The federal government is pointing directly at a California county’s sanctuary policies after two men in the country illegally were arrested for the alleged murder of a young mother — and records show the immigration system had multiple prior chances to remove them.
The Department of Homeland Security released a blistering statement Friday, placing responsibility squarely on Santa Clara County for declining to honor ICE detainer requests tied to both suspects now accused of killing Kembery Chirinos-Flores, a 24-year-old mother shot and killed with a shotgun in early January.
Her 5-year-old son — whose father is one of the two men charged — was unharmed and has since been placed in the custody of child protective services, according to CBS News.
Both men charged in Chirinos-Flores’ death are Honduran nationals with documented histories of criminal activity and prior contact with U.S. law enforcement.
Gerzon Jose Chirinos-Munguia is the father of Chirinos-Flores’ young son. His criminal record in California includes a 2018 arrest for battery and false imprisonment, followed by a 2019 arrest for domestic battery and making criminal threats with intent to terrorize. According to DHS, he was released back into the community following both arrests without ICE ever being notified.
Franquin Inestroza-Martinez, the alleged accomplice, had an even more extensive enforcement history. He was deported from the United States in 2013 and again in 2018. He subsequently re-entered the country illegally at an undetermined time. At the time of Chirinos-Flores’ alleged murder, Inestroza-Martinez was already wanted in New Jersey on a homicide charge — accused of killing a 55-year-old man in March 2025.
DHS: Sanctuary Policies Created a Deadly Gap
DHS Acting Assistant Secretary Lauren Bis did not mince words in her statement to Fox News Digital.
“A man lost his life, and a child is now without a mother. These illegal aliens should have never been able to commit these horrific killings and must NEVER be released from jail into American communities,” Bis said.
She directed her sharpest criticism at Santa Clara County’s refusal to cooperate with federal immigration authorities — a stance the county maintains in compliance with California’s California Value Act (CVA).
“Instead of cooperating with ICE, Santa Clara sanctuary politicians REFUSED to honor ICE’s arrest detainer and will not notify ICE when these murderers are released from jail,” Bis added. “This insanity of refusing to turn cold-blooded killers over to ICE must end.”

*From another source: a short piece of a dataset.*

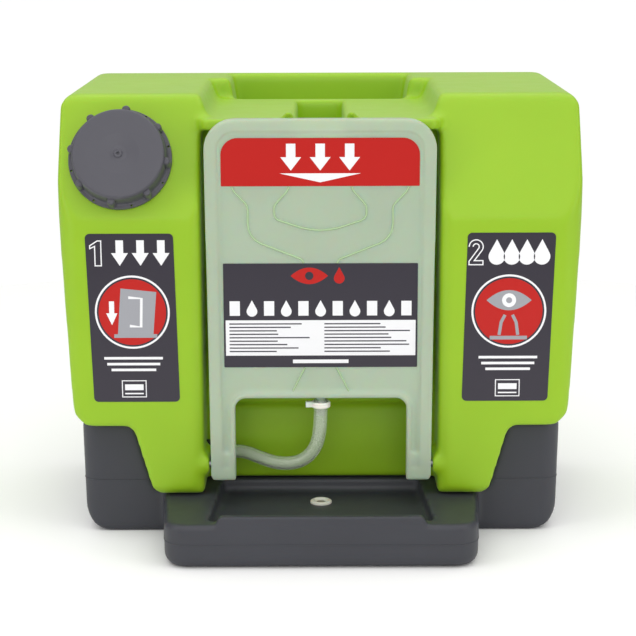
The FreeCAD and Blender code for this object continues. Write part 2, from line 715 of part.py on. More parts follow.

The California Value Act, signed into law in 2017, was enacted in direct response to immigration enforcement priorities during President Donald Trump’s first term. The law prohibits local police from inquiring about a suspect’s immigration status and places strict limits on coordination between local authorities and federal immigration agents.
The Trump administration challenged the CVA through federal litigation between 2017 and 2018, but the suit was dismissed by the U.S. District Court for the Eastern District of California. An appeal also failed, and the Supreme Court declined to take up the case in 2020 — leaving the law intact.
Santa Clara County’s sanctuary posture flows directly from that legal framework — a fact DHS argues has now contributed to a preventable tragedy.
Who Kembery Chirinos-Flores Was
Amid the political and legal debate, law enforcement officials paused to put a human face on the case.
“Kembery was in the prime of her life,” said Santa Clara Department of Public Safety Chief Dan Pistor at a press briefing following the arrests. “She was working two jobs, and she was the loving mother of a 5-year-old son.”
Her son — whose father now stands accused of her murder — has been left without either parent present in his life.
Fox News Digital reached out to the Santa Clara County Board President for comment but did not receive a response.
The Chirinos-Flores case arrives amid a string of high-profile incidents in which individuals with prior criminal records and immigration violations have gone on to commit serious crimes — reigniting a national debate over the limits and consequences of sanctuary policies.
DHS has made the enforcement of ICE detainer compliance a central front in its immigration strategy, arguing that local refusals to honor detainers create dangerous gaps that allow repeat offenders to remain in communities where they can cause further harm.
Whether Santa Clara County — or California more broadly — faces any legal or federal funding consequences for its sanctuary posture in this case remains to be determined. What is not in dispute is that a young mother is dead, her child is in state care, and federal officials say it did not have to happen this way.
The death of Kembery Chirinos-Flores has become the latest flashpoint in the long-running and deeply polarizing conflict between federal immigration enforcement and California’s sanctuary framework. DHS is using the case to press its argument that detainer refusals have direct, deadly consequences — while Santa Clara County has not publicly engaged with those accusations. At the center of it all is a 5-year-old boy who no longer has his mother. The legal and political arguments will continue. For him, the consequences are already permanent.